──────── Input rows
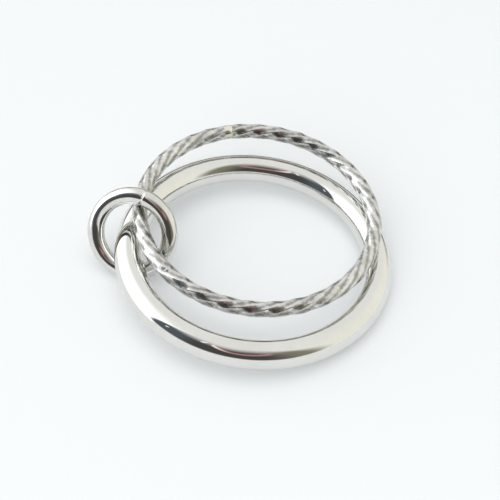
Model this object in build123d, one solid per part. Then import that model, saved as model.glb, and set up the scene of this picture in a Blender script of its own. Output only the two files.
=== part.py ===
"""Three linked silver rings lying on a table.

A heavy plain ring and a lighter ring of twisted six-sided wire both pass through
a small link ring, which stands leaning between them and holds them together.

Millimetres, +Z up. The table is Z = 0 and the origin is the middle of the
group's footprint on it. The link ring is on the -X side and the two large
rings lie to its +X side, the twisted ring on top of the plain one.
"""
from build123d import *
import os

os.makedirs("parts", exist_ok=True)

# ---- plain ring: round wire bent into a finger-sized ring
PLAIN_BORE = 17.6
PLAIN_WIRE = 2.3
PLAIN_RADIUS = (PLAIN_BORE + PLAIN_WIRE) / 2

# ---- twisted ring: six-sided wire, twisted left-handed before it is bent round
TWIST_RADIUS = 9.4
TWIST_SIDES = 6
TWIST_WIRE = 1.27
TWIST_SIXTH_TURNS = 33
TWIST_SOLDER_ANGLE = 4.0
TWIST_SOLDER_WIRE = 1.06
SECTIONS_PER_SIXTH = 3

# ---- link ring: round wire, closed by a butt joint filled with solder
LINK_BORE = 4.8
LINK_WIRE = 1.36
LINK_RADIUS = (LINK_BORE + LINK_WIRE) / 2
LINK_SOLDER_ANGLE = 4.0

# ---- how each ring lies: its axis leans by `lean` degrees from vertical, in
# the compass direction `toward`; `join` is where its wire's ends meet, as an
# angle round the ring from its lowest point
PLAIN_CENTRE = (1.164, -0.781)
PLAIN_LEAN = 4.3
PLAIN_TOWARD = -5.7

TWIST_CENTRE = (1.375, 1.856)
TWIST_HEIGHT = 3.782
TWIST_LEAN = 5.3
TWIST_TOWARD = -38.2
TWIST_JOIN = 145.2

LINK_CENTRE = (-8.497, -0.129)
LINK_LEAN = 57.1
LINK_TOWARD = -105.5
LINK_JOIN = 171.5


def standing_height(radius, wire, lean):
    """Height of a ring's centre when its lowest point touches the table."""
    sine = Vector(1, 0, 0).rotate(Axis.Y, lean).Z
    return radius * abs(sine) + wire / 2


def lie(ring, centre, height, lean, toward, join=0.0):
    """Move a ring built flat about the origin to where it lies in the group."""
    place = Location((centre[0], centre[1], height))
    return place * Rot(Z=toward) * Rot(Y=lean) * Rot(Z=join) * ring


def open_ring(radius, wire, gap_angle):
    """Round wire bent into a ring, with a gap centred on +X."""
    arc = Torus(radius, wire / 2, major_angle=360 - gap_angle, align=None)
    return Rot(Z=gap_angle / 2) * arc


def solder_slug(radius, wire, gap_angle):
    """Round slug that fills the gap of an open ring."""
    slug = Torus(radius, wire / 2, major_angle=gap_angle, align=None)
    return Rot(Z=-gap_angle / 2) * slug


def sided_section(angle, turn):
    """Six-sided section at one angle round the ring, turned about the wire."""
    middle = Vector(TWIST_RADIUS, 0, 0).rotate(Axis.Z, angle)
    along = Vector(0, 1, 0).rotate(Axis.Z, angle)
    plane = Plane(origin=middle, x_dir=middle.normalized(), z_dir=along)
    return plane * Rot(Z=turn) * RegularPolygon(TWIST_WIRE / 2, TWIST_SIDES)


def twisted_wire():
    """Wire whose section turns steadily as it goes round, open at +X."""
    count = TWIST_SIXTH_TURNS * SECTIONS_PER_SIXTH
    whole = TWIST_SIXTH_TURNS * 360 / TWIST_SIDES
    first = TWIST_SOLDER_ANGLE / 2
    span = 360 - TWIST_SOLDER_ANGLE
    sections = []
    for step in range(count + 1):
        share = step / count
        turn = -whole * share
        sections.append(sided_section(first + span * share, turn).face())
    return loft(sections)


def build_parts():
    """Every sub-part in its place, by node name."""
    plain_height = standing_height(PLAIN_RADIUS, PLAIN_WIRE, PLAIN_LEAN)
    link_height = standing_height(LINK_RADIUS, LINK_WIRE, LINK_LEAN)
    twist_pose = (TWIST_CENTRE, TWIST_HEIGHT, TWIST_LEAN, TWIST_TOWARD, TWIST_JOIN)
    link_pose = (LINK_CENTRE, link_height, LINK_LEAN, LINK_TOWARD, LINK_JOIN)
    plain = Torus(PLAIN_RADIUS, PLAIN_WIRE / 2, align=None)
    twist_slug = solder_slug(TWIST_RADIUS, TWIST_SOLDER_WIRE, TWIST_SOLDER_ANGLE)
    link = open_ring(LINK_RADIUS, LINK_WIRE, LINK_SOLDER_ANGLE)
    link_slug = solder_slug(LINK_RADIUS, LINK_WIRE, LINK_SOLDER_ANGLE)
    return {
        "plain_ring": lie(plain, PLAIN_CENTRE, plain_height, PLAIN_LEAN, PLAIN_TOWARD),
        "twisted_ring": lie(twisted_wire(), *twist_pose),
        "twisted_ring_solder": lie(twist_slug, *twist_pose),
        "link_ring": lie(link, *link_pose),
        "link_ring_solder": lie(link_slug, *link_pose),
    }


for node, solid in build_parts().items():
    box = solid.bounding_box()
    print(node, "volume", round(solid.volume, 3), "mm3, size", box.size)
    export_step(solid, "parts/" + node + ".step")
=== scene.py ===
# %% [markdown]
# # Three linked silver rings
# Two finger-sized rings hang together on a small link ring: a heavy plain one
# of round wire, and a lighter one of six-sided wire that was twisted before it
# was bent round. This lesson takes the CAD model as a fixed frame and makes
# each ring again with a finer surface, then lights and films the group.
# Everything is in metres, so sizes given in millimetres pass through `MM`.

# %% Load the frame
import math

import bpy
from mathutils import Matrix, Vector


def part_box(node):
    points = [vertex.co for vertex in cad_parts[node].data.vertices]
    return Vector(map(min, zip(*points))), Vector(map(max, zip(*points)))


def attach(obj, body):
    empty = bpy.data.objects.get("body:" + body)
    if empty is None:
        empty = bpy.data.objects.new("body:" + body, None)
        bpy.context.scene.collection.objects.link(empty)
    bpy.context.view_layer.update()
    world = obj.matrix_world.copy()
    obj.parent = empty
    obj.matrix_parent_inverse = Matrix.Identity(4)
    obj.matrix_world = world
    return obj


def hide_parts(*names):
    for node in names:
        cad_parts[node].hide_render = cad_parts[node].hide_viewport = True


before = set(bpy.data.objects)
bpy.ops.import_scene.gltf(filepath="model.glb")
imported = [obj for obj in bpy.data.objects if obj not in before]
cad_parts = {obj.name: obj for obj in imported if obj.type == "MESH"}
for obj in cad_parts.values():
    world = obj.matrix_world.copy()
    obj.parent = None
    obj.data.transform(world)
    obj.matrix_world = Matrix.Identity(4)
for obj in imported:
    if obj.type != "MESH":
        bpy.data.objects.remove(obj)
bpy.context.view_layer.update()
MM = 0.001
print("nodes:", sorted(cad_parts))

# %% [markdown]
# ## How each ring lies
# Every ring is made flat, centred on the origin, with the place where its wire
# ends meet on +X. One matrix then carries it to its place: spin the join round
# the ring, lean the ring's axis, turn the lean to its compass direction, and
# lift it to its centre. These are the CAD model's own numbers, so a ring made
# here lands on its CAD solid, and the boxes printed further on show that it
# does.

# %% Ring sizes and places
PLAIN_RADIUS = 9.95 * MM
PLAIN_WIRE = 2.3 * MM
TWIST_RADIUS = 9.4 * MM
TWIST_GAP = math.radians(4.0)
LINK_RADIUS = 3.08 * MM
LINK_WIRE = 1.36 * MM
LINK_GAP = math.radians(4.0)


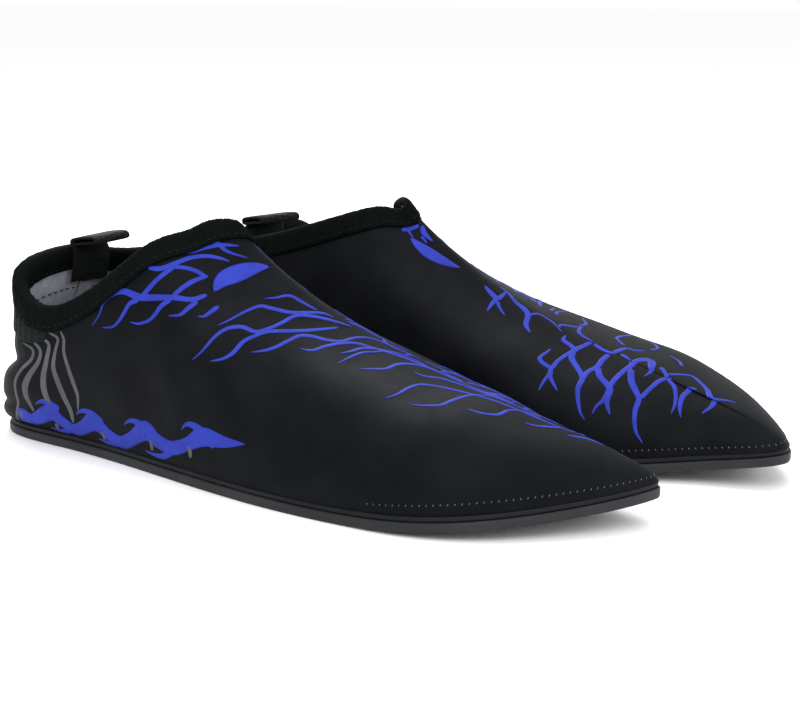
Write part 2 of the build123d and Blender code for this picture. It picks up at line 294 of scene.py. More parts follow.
────────────────
→ What the task requires:
Copy all lines from the material that hold "type".

→ Written answer:
cad_parts = {obj.name: obj for obj in imported if obj.type == "MESH"}
    if obj.type != "MESH":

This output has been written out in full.